The state high court’s 4-3 ruling was unlikely to end the debate over gay matrimony in California. A group has circulated petitions for a November ballot initiative that would amend the state Constitution to block same-sex marriage, while the Legislature has twice passed bills to authorize gay marriage. Gov. Arnold Schwarzenegger vetoed both.

The long-awaited court decision stemmed from San Francisco’s highly publicized same-sex weddings, which in 2004 helped spur a conservative backlash in a presidential election year and a national dialogue over gay rights.

Overdue.




  1. bobbo says:

    #154–Scott==you are so locked into your own point of view, you have lost your empathy. Its been explained 3 times? Just read post #7 again and if you do want to continue/repeat/rephrase of the reasonable position of the courts should not legislate from the bench, I’ll give it another go.

  2. OK bobbo,

    I read #7 again. So what? 3-4,000 years of history said slavery was fine. Most of that 3-4,000 years said that homosexuals should be stoned to death.

    And, yes, the courts do have the responsibility of determining the constitutionality of laws. The existing laws regarding marriage as only between a man and a woman are arcane, outdated, and unconstitutional. They are badly in need of change, just as were the laws regarding slavery in 1850 and the census in 1789.

    That you see them differently than slavery and segregation laws is beyond my comprehension. To date, the only people I’ve heard argue that case were the god-hates-fags variety of induhviduals.

    Clearly you are not among them.

    I fail to understand how you make such an argument. You have brought in side issues that were completely inane to your argument including the entirely ridiculous marriage between a gay man and a lesbian woman, mental incompetence, and which branch of government the laws should come from.

    Who really cares about any of these?

    The point is that right here, right now, people are being denied the basic rights of liberty and the pursuit of happiness. And, you are fine with that.

    I am not.

    More than that, I guess we will have to agree to disagree.

  3. Mister Mustard says:

    >>That should be left to the legislature
    >>otherwise you are approving courts making
    >>the law.

    Oh no, Mister Bobbolina. I am approving the courts striking down Jim Crow laws that enforce discrimination. I’m pretty much always in favor of the courts striking down Jim Crow laws that take away people’s freedom. Whether they be reproductive rights, marital rights, the right to sit wherever you like on the bus.

    Goddamn, man! This is America! Land of the <I

  4. Mister Mustard says:

    FREE, home of the brave. I’m actually somewhat surprised at your reluctance to grant same-sex couples the same societal benefits afforded to interracial couples.

    Tsk tsk. Are you imagining you’re “God” now? And taking that “godhatesfags dot com” a little too seriously? Sheesh.
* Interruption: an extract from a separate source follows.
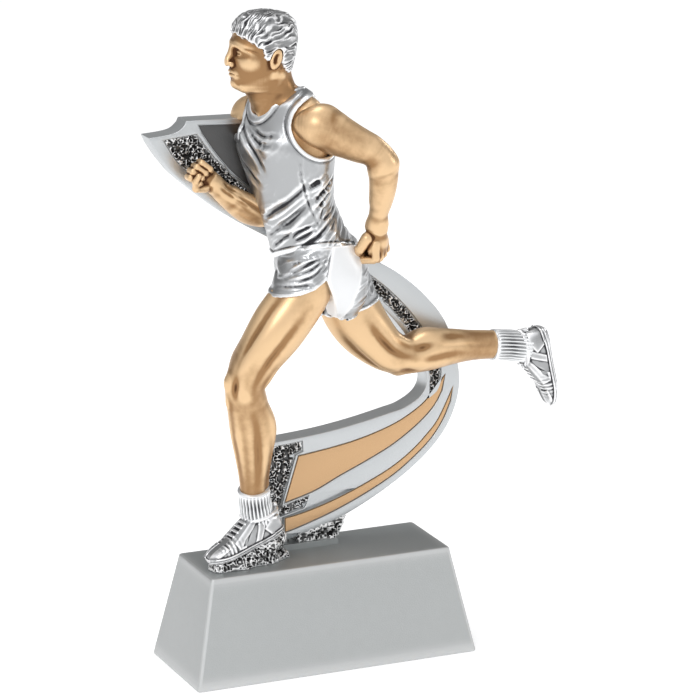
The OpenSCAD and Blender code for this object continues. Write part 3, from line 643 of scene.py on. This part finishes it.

    Give it up, Bobster. It’s not hurting you, it’s not hurting anyone. Live and fucking let live, will you?

  5. bobbo says:

    Scott and Mustard===just call me “the Uniter.” Good to see you teamed-up==just sad its against me.

    xxxx I just deleted several paragraphs of restatement. Here’s the nub==you guys are talking about gay rights, I’m talking about judicial activism.

    Scott==do this experiment. Lets define “leg” as including “tails.”==Now how many legs does a cow have? Try not to anticipate, because I’m not being cute, just giving an example of judicial interpretation.

  6. QB says:

    Bobbo again.

    when discussing statutory interpretation, its not a stretch to use terms in a statutory manner. You are now only one small step to your own understanding of what “context” means.

    You’re funny Bobbo. You know you’re reaching on that one. I like the condescending, pseudo-intellectual chicken hawk personae you portray on line. It does get people riled up – kind of like a market maker in a commodities trading pit. I can’t believe you’re that comically repugnant in person since the self loathing would kill you. Keep up the good work.

  7. Mister Mustard says:

    Bobster, you’re losing it.

    The California Supreme Court did not “define marriage”; it ruled that the Jim Crow law banning same-sex marriages was unconstitutional. If anybody’s trying to include tails in the definition of “leg”, it’s the fools who crafted the discriminatory, freedom-sucking law in the first place. Is your distorted vision of who should be doing what in the legal system so cast in stone that you’re now coming out against equality and justice?? Tsk tsk tsk! Mr. Spock would be ashamed.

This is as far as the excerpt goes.